- **GIVEN RECORDS**:
##########
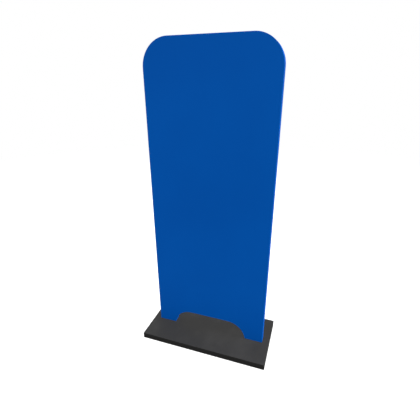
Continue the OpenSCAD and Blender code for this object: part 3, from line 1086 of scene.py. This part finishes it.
bpy.ops.object.light_add(type="SUN", location=KEY_FROM * KEY_DISTANCE)
key_light = bpy.context.object
key_light.name = "key_from_upper_right"
key_light.data.energy = KEY_STRENGTH
key_light.data.angle = KEY_WIDTH
key_light.data.use_shadow = False
key_light.rotation_euler = KEY_FROM.to_track_quat("Z", "Y").to_euler()
print(f"key light {KEY_STRENGTH} W/m2, {math.degrees(KEY_WIDTH):.0f} degrees wide")

# %% [markdown]
# The surround is one background whose strength depends on who asks. A ray that comes off a dull
# surface finds the light of its direction, a ray off a glossy one finds a dimmer light, and the
# camera finds plain white. Map Range picks between two strengths each time.

# %% Build the surround
SURROUND_ABOVE = 0.74
SURROUND_BELOW = 0.26
SURROUND_GLOSS = 0.20
SURROUND_SEEN = 1.0
HORIZON_BLUR = 0.15

world = bpy.data.worlds.new("white_surround")
bpy.context.scene.world = world
world.use_nodes = True


def between(value, low, high, first=0.0, last=1.0):
    """A strength from low to high, as value goes from first to last. Low may be another's output."""
    picker = world.node_tree.nodes.new("ShaderNodeMapRange")
    picker.inputs["From Min"].default_value = first
    picker.inputs["From Max"].default_value = last
    if isinstance(low, bpy.types.NodeSocket):
        world.node_tree.links.new(low, picker.inputs["To Min"])
    else:
        picker.inputs["To Min"].default_value = low
    picker.inputs["To Max"].default_value = high
    world.node_tree.links.new(value, picker.inputs["Value"])
    return picker.outputs["Result"]


aim = world.node_tree.nodes.new("ShaderNodeTexCoord")
aim_parts = world.node_tree.nodes.new("ShaderNodeSeparateXYZ")
world.node_tree.links.new(aim.outputs["Generated"], aim_parts.inputs[0])
paths = world.node_tree.nodes.new("ShaderNodeLightPath")
dull = between(aim_parts.outputs["Z"], SURROUND_BELOW, SURROUND_ABOVE, -HORIZON_BLUR, HORIZON_BLUR)
glossy = between(paths.outputs["Is Glossy Ray"], dull, SURROUND_GLOSS)
strength = between(paths.outputs["Is Camera Ray"], glossy, SURROUND_SEEN)
backdrop = world.node_tree.nodes["Background"]
backdrop.inputs["Color"].default_value = (1, 1, 1, 1)
world.node_tree.links.new(strength, backdrop.inputs["Strength"])
bpy.context.scene.view_settings.view_transform = "Standard"
print(f"surround {SURROUND_BELOW} from below to {SURROUND_ABOVE} from above")

# %% [markdown]
# ## Closing
# The box of the finished model is printed.

# %% Write the sizes and finish
low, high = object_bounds()
print("visual box", [round(c, 4) for c in (*low, *high)])
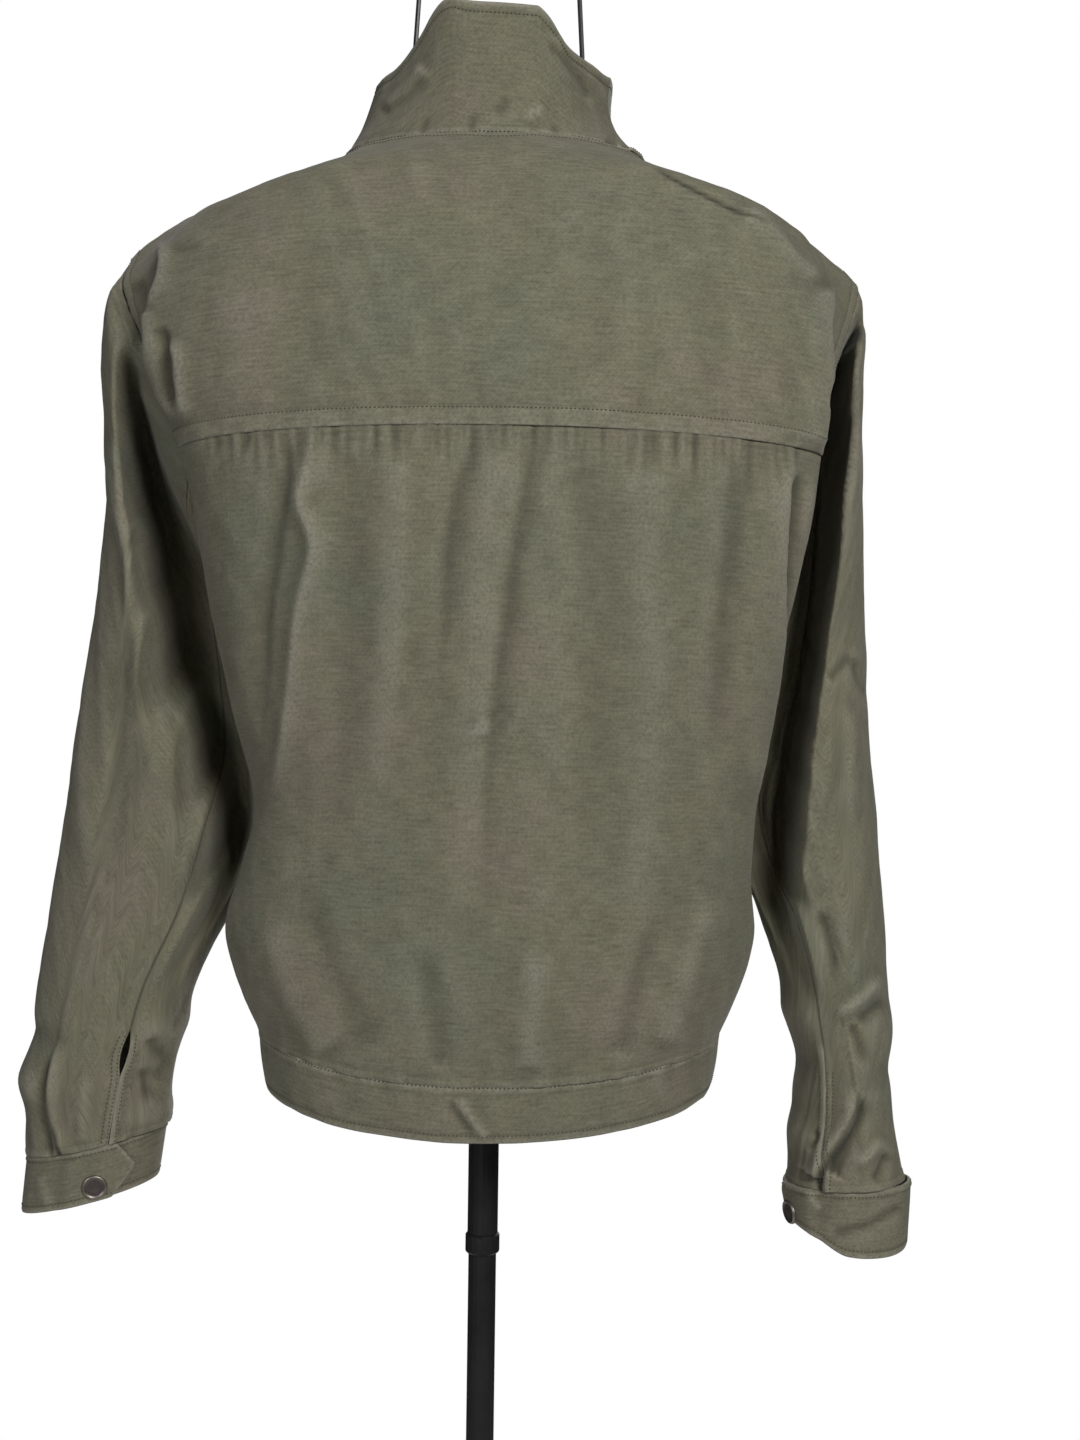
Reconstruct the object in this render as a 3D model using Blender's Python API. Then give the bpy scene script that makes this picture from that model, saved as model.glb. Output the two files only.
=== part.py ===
"""A utility jacket on a limbless dress form, on a round foot, in metres with +Z up.

The back of the jacket faces -Y, and the wearer's right is +X.  The origin is the centre of the
foot's underside.  The cloth is one garment surface, lofted through rows and rings from the short
tables below, and cut along its seams into the pieces that a maker sews.  Each piece becomes a
wall of cloth that stops just short of its seams.
"""

import math

import bmesh
import bpy
import numpy as np
from mathutils import Matrix, Vector

MM = 0.001

# Sizes in millimetres.
WALL = 1.8            # thickness of the cloth walls
SEAM_GAP = 0.3        # space between two pieces at a seam
LAP = 18.0            # how far each front runs past the centre line
LAP_DEPTH = 4.3       # how far the left front lies under the right one
LAP_START = 54.0      # where the left front begins to go under
BAND_HEIGHT = 32.0    # hem band
BAND_LEAN = 4.0       # how far its lower edge draws in
GATHERS = 40          # tucks drawn up along the yoke seam
GATHER_DEPTH = 1.1
GATHER_FADE = 26.0    # how far the tucks run down the back
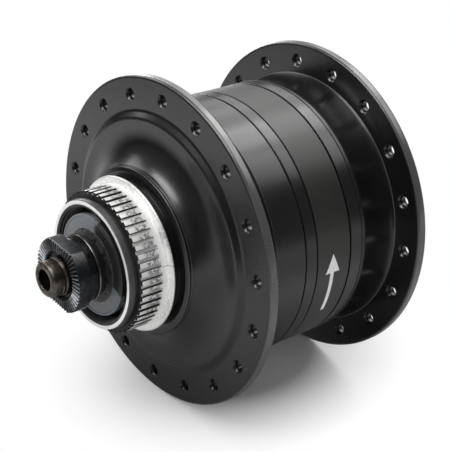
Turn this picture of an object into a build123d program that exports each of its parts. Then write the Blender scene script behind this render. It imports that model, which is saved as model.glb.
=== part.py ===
##########
- **DIRECTION**: From the line holding "Reconstruct the object" down to the final line above, quote every line exactly and only those lines.

- **WRITTEN RESPONSE**:
Reconstruct the object in this render as a 3D model using Blender's Python API. Then give the bpy scene script that makes this picture from that model, saved as model.glb. Output the two files only.
=== part.py ===
"""A utility jacket on a limbless dress form, on a round foot, in metres with +Z up.

The back of the jacket faces -Y, and the wearer's right is +X.  The origin is the centre of the
foot's underside.  The cloth is one garment surface, lofted through rows and rings from the short
tables below, and cut along its seams into the pieces that a maker sews.  Each piece becomes a
wall of cloth that stops just short of its seams.
"""

import math

import bmesh
import bpy
import numpy as np
from mathutils import Matrix, Vector

MM = 0.001

# Sizes in millimetres.
WALL = 1.8            # thickness of the cloth walls
SEAM_GAP = 0.3        # space between two pieces at a seam
LAP = 18.0            # how far each front runs past the centre line
LAP_DEPTH = 4.3       # how far the left front lies under the right one
LAP_START = 54.0      # where the left front begins to go under
BAND_HEIGHT = 32.0    # hem band
BAND_LEAN = 4.0       # how far its lower edge draws in
GATHERS = 40          # tucks drawn up along the yoke seam
GATHER_DEPTH = 1.1
GATHER_FADE = 26.0    # how far the tucks run down the back
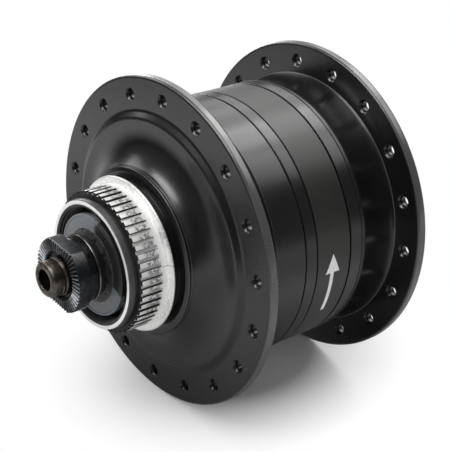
Turn this picture of an object into a build123d program that exports each of its parts. Then write the Blender scene script behind this render. It imports that model, which is saved as model.glb.
=== part.py ===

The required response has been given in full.